Manchester has recently placed online a list of its 1,397 human remains, a curiously satisfying document: every museum should have one. But it is exploiting Lindow Man for cultural debate.His presence is barely necessary, perhaps accounting for the hidden profile in the exhibition. Indeed, Emma Restall Orr, a prominent consultee, Druid and one of seven taped voices whose opinions you can hear in the gallery, left the opening event feeling she'd "witnessed an assault"; she wants to rebury him, so it is safe to say she would probably wish he was not exhibited at all.

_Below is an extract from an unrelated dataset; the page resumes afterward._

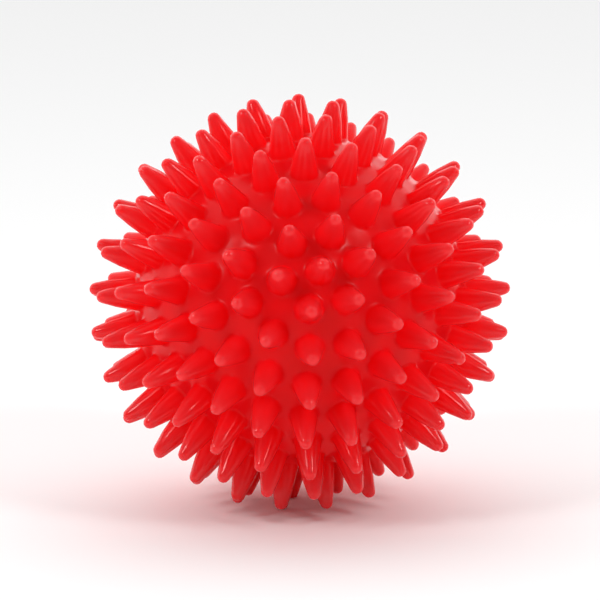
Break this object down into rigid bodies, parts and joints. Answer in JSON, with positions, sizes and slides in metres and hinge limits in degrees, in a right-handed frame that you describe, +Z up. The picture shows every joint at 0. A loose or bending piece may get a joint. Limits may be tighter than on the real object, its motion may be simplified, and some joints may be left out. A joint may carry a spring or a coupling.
{
  "type": "massage ball",
  "caption": "Hollow soft-vinyl massage ball covered in blunt tapering nubs, with an air valve and its pull-out stopper set flush in the wall.",
  "frame": {"origin": "the centre of the ball, midway between the tips of opposite nubs", "axes": "+Z is up as the ball lies in use, -Y is the front; the moulding axis lies in the YZ plane and rises 20 degrees towards the front, with the valve at its back lower end"},
  "size_m": [0.0899, 0.0893, 0.0895],
  "materials": {
    "red_vinyl": "glossy, slightly translucent soft vinyl",
    "valve_rubber": "matte moulded rubber",
    "plug_vinyl": "satin moulded vinyl"
  },
  "bodies": {
    "ball": {"ball_shell": "red_vinyl", "valve_body": "valve_rubber"},
    "plug": {"valve_plug": "plug_vinyl"}
  },
  "joints": [
    {"name": "plug_pull", "type": "slide", "parent": "ball", "child": "plug", "axis": [0, 0.9397, -0.342], "range_m": [0, 0.012]}
  ]
}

There is of course a place for considering these important issues: but a long loan of a crowd-puller like this was an opportunity to tell people about the past, to provoke historical argument (one can't help feeling that that may have been what the BM had in mind). Not only are there extraordinary stories, but some important ones remain controversial. How, why and precisely when Lindow Man died are all unresolved: this exhibition could have pioneered new research, generating headlines and engaging a new public.

So let's hear it for the archaeologists, those who seek to give a voice to people from different times and cultures, not by patronising or insulting them, but by asking questions. And consulting in the only meaningful way, in which – through hypothesis, analysis and debate – views are unreservedly adjusted as ideas and knowledge change. After all, we come to honour Pete, not to bury him.